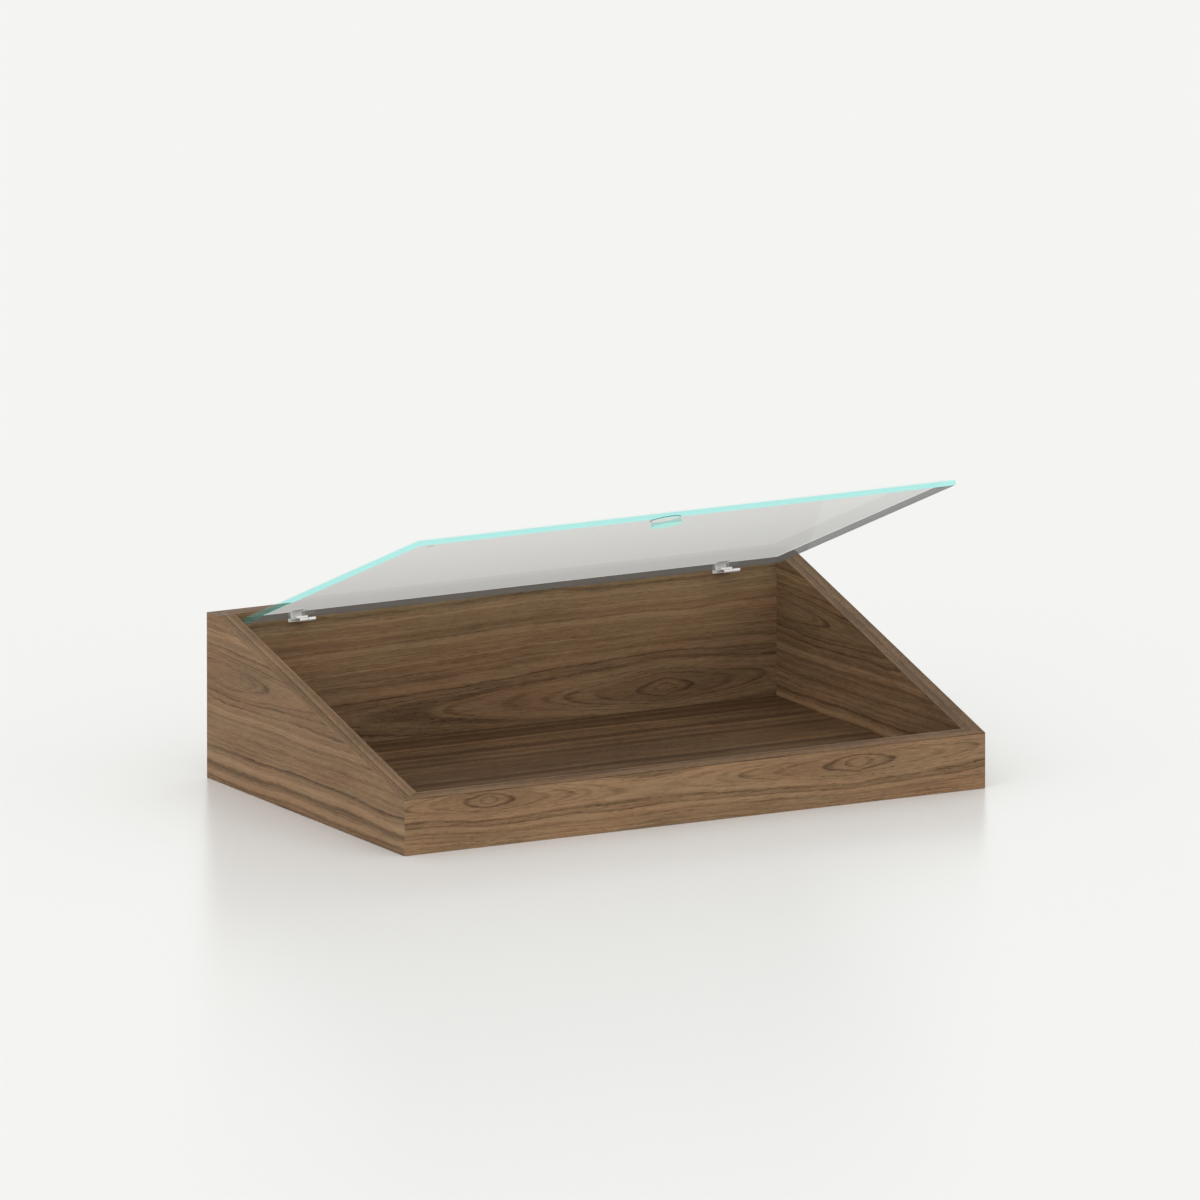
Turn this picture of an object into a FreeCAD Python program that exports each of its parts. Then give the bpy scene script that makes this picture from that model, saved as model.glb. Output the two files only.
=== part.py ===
import FreeCAD, Part
import os
from math import atan2, cos, degrees, radians, sin, sqrt, tan

# Countertop display case: a low walnut box with a sloping rim and a frameless glass lid on
# two clamp hinges. Millimetres, +Z up, +Y to the rear, origin under the middle of the case.
# The solids are at rest with the lid propped open, as it stands on a shop counter.

# Case walls
case_width = 600.0
case_depth = 379.0
case_height = 154.0
front_height = 52.0
flat_top_depth = 20.5
side_thickness = 19.0
rear_thickness = 19.0
front_thickness = 12.0
band_thickness = 1.0
corner_round = 0.8
rim_round = 0.7
foot_arris = 0.4

# Floor of the display space, held in grooves
floor_thickness = 12.0
floor_underside = 8.0
groove_depth = 6.0
groove_clearance = 0.3

# Biscuits that key the mitred corners
rear_biscuit_length = 47.0
rear_biscuit_width = 15.0
rear_biscuit_thickness = 4.0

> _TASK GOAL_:
Repeat, exactly and only, the lines from the beginning of the material through the line that contains "groove_clearance = 0.3".

> _FINISHED TASK_:
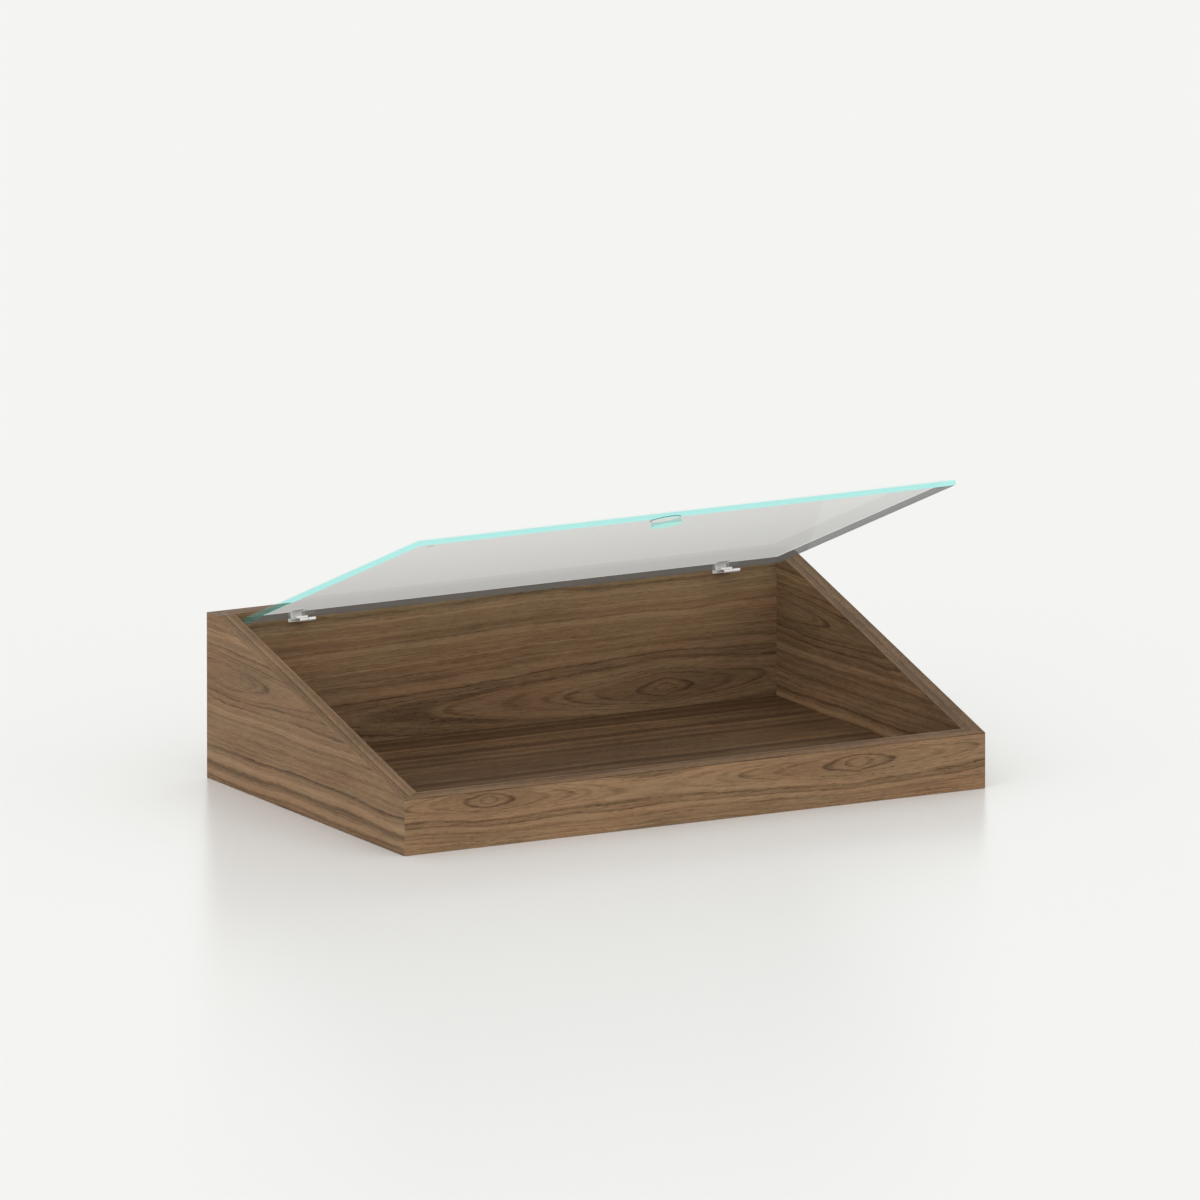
Turn this picture of an object into a FreeCAD Python program that exports each of its parts. Then give the bpy scene script that makes this picture from that model, saved as model.glb. Output the two files only.
=== part.py ===
import FreeCAD, Part
import os
from math import atan2, cos, degrees, radians, sin, sqrt, tan

# Countertop display case: a low walnut box with a sloping rim and a frameless glass lid on
# two clamp hinges. Millimetres, +Z up, +Y to the rear, origin under the middle of the case.
# The solids are at rest with the lid propped open, as it stands on a shop counter.

# Case walls
case_width = 600.0
case_depth = 379.0
case_height = 154.0
front_height = 52.0
flat_top_depth = 20.5
side_thickness = 19.0
rear_thickness = 19.0
front_thickness = 12.0
band_thickness = 1.0
corner_round = 0.8
rim_round = 0.7
foot_arris = 0.4

# Floor of the display space, held in grooves
floor_thickness = 12.0
floor_underside = 8.0
groove_depth = 6.0
groove_clearance = 0.3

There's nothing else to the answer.